Provided entries =>

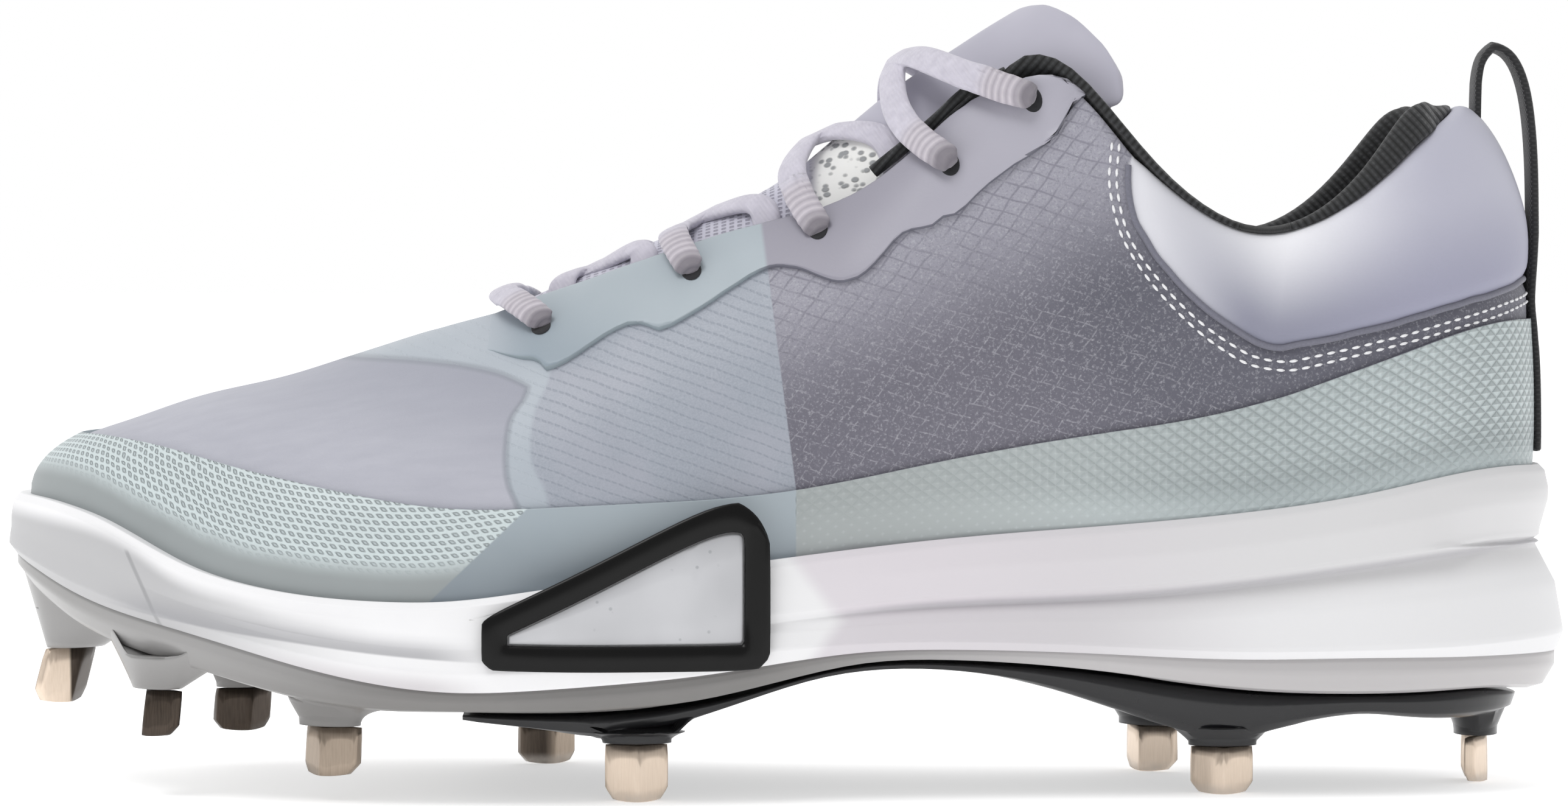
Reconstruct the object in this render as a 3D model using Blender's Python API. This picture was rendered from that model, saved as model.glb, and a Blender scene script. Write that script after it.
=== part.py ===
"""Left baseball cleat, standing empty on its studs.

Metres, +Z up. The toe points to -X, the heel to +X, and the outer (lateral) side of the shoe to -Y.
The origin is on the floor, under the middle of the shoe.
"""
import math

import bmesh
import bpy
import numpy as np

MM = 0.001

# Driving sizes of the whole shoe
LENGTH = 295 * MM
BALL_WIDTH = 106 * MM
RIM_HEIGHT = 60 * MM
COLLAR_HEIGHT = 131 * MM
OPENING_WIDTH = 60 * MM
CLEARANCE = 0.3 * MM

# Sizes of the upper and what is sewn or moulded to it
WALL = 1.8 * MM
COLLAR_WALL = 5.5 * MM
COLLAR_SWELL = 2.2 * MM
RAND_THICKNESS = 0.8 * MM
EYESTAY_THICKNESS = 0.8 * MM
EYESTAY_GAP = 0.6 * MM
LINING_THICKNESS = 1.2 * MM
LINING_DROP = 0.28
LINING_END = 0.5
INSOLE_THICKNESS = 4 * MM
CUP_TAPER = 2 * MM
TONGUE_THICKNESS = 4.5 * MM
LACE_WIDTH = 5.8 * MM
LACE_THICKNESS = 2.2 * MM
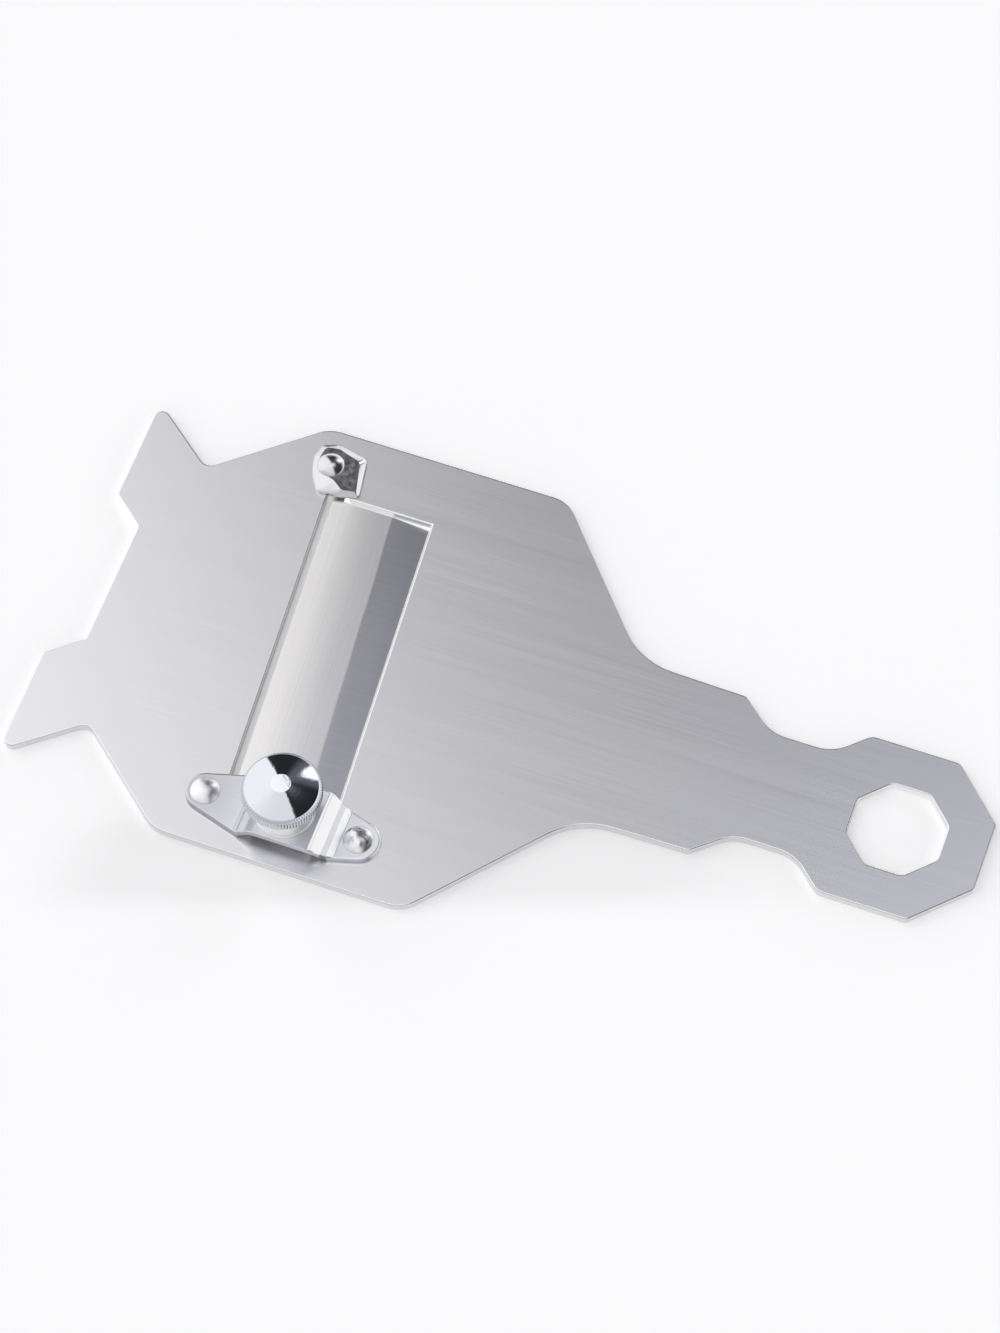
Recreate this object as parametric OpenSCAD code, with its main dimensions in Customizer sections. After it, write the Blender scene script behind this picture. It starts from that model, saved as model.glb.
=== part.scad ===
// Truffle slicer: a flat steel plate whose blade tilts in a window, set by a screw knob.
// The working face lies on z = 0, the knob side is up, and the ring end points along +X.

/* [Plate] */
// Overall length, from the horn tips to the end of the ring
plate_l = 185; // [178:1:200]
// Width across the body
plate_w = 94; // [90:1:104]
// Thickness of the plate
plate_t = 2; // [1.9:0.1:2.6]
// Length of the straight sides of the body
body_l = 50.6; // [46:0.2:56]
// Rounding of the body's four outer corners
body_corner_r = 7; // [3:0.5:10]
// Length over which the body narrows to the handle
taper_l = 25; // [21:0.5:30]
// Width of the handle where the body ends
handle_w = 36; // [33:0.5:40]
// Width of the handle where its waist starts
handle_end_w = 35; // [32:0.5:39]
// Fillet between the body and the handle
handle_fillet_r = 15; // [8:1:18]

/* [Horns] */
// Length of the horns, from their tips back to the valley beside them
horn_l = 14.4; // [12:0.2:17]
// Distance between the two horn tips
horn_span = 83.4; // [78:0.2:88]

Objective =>
Everything from the first line of the data through the line containing "points along +X." should be echoed exactly. Add nothing.

Written answer =>
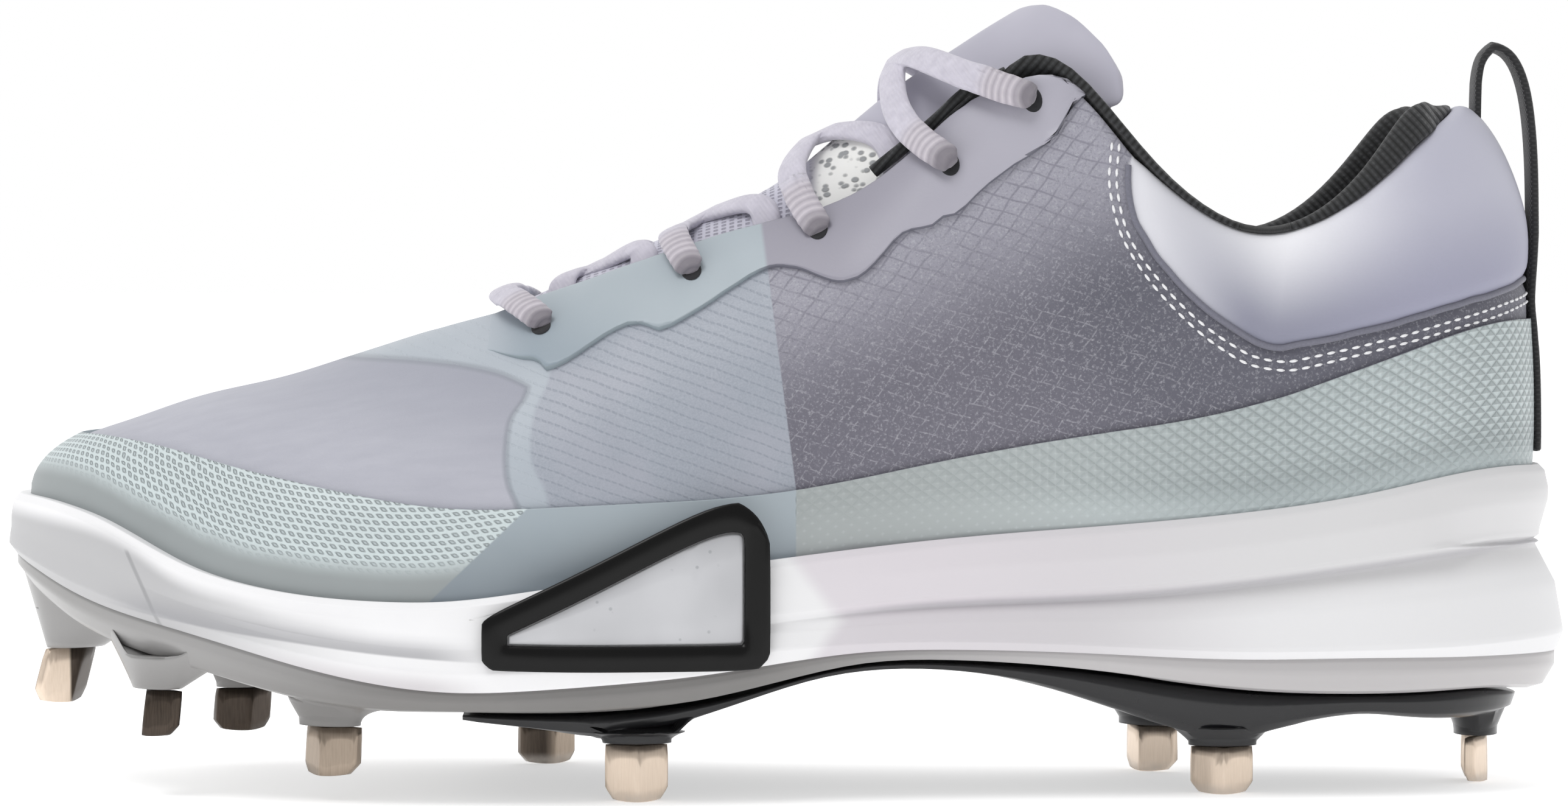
Reconstruct the object in this render as a 3D model using Blender's Python API. This picture was rendered from that model, saved as model.glb, and a Blender scene script. Write that script after it.
=== part.py ===
"""Left baseball cleat, standing empty on its studs.

Metres, +Z up. The toe points to -X, the heel to +X, and the outer (lateral) side of the shoe to -Y.
The origin is on the floor, under the middle of the shoe.
"""
import math

import bmesh
import bpy
import numpy as np

MM = 0.001

# Driving sizes of the whole shoe
LENGTH = 295 * MM
BALL_WIDTH = 106 * MM
RIM_HEIGHT = 60 * MM
COLLAR_HEIGHT = 131 * MM
OPENING_WIDTH = 60 * MM
CLEARANCE = 0.3 * MM

# Sizes of the upper and what is sewn or moulded to it
WALL = 1.8 * MM
COLLAR_WALL = 5.5 * MM
COLLAR_SWELL = 2.2 * MM
RAND_THICKNESS = 0.8 * MM
EYESTAY_THICKNESS = 0.8 * MM
EYESTAY_GAP = 0.6 * MM
LINING_THICKNESS = 1.2 * MM
LINING_DROP = 0.28
LINING_END = 0.5
INSOLE_THICKNESS = 4 * MM
CUP_TAPER = 2 * MM
TONGUE_THICKNESS = 4.5 * MM
LACE_WIDTH = 5.8 * MM
LACE_THICKNESS = 2.2 * MM
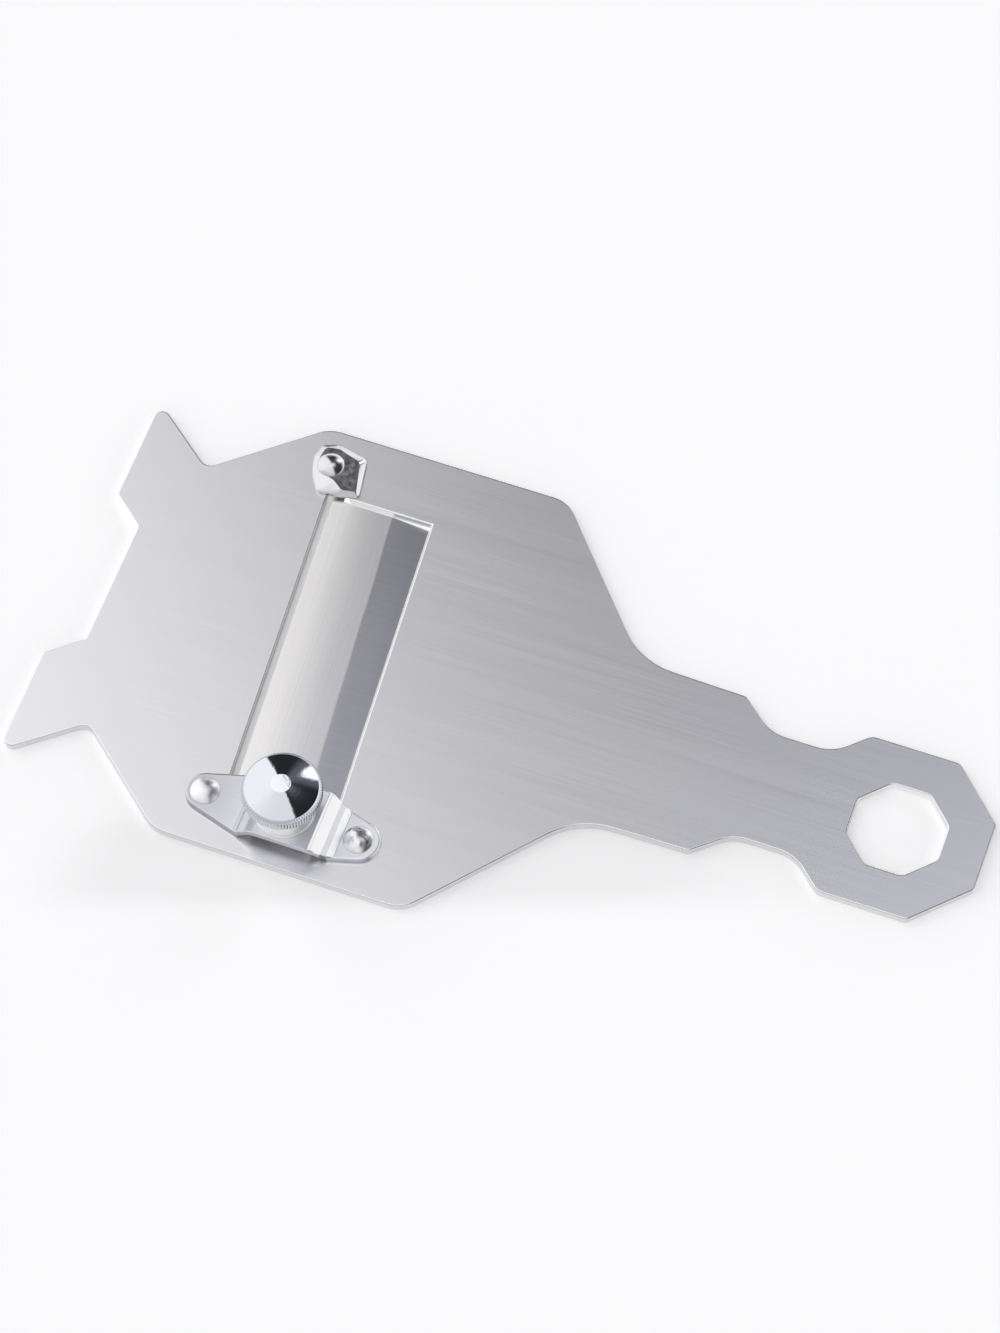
Recreate this object as parametric OpenSCAD code, with its main dimensions in Customizer sections. After it, write the Blender scene script behind this picture. It starts from that model, saved as model.glb.
=== part.scad ===
// Truffle slicer: a flat steel plate whose blade tilts in a window, set by a screw knob.
// The working face lies on z = 0, the knob side is up, and the ring end points along +X.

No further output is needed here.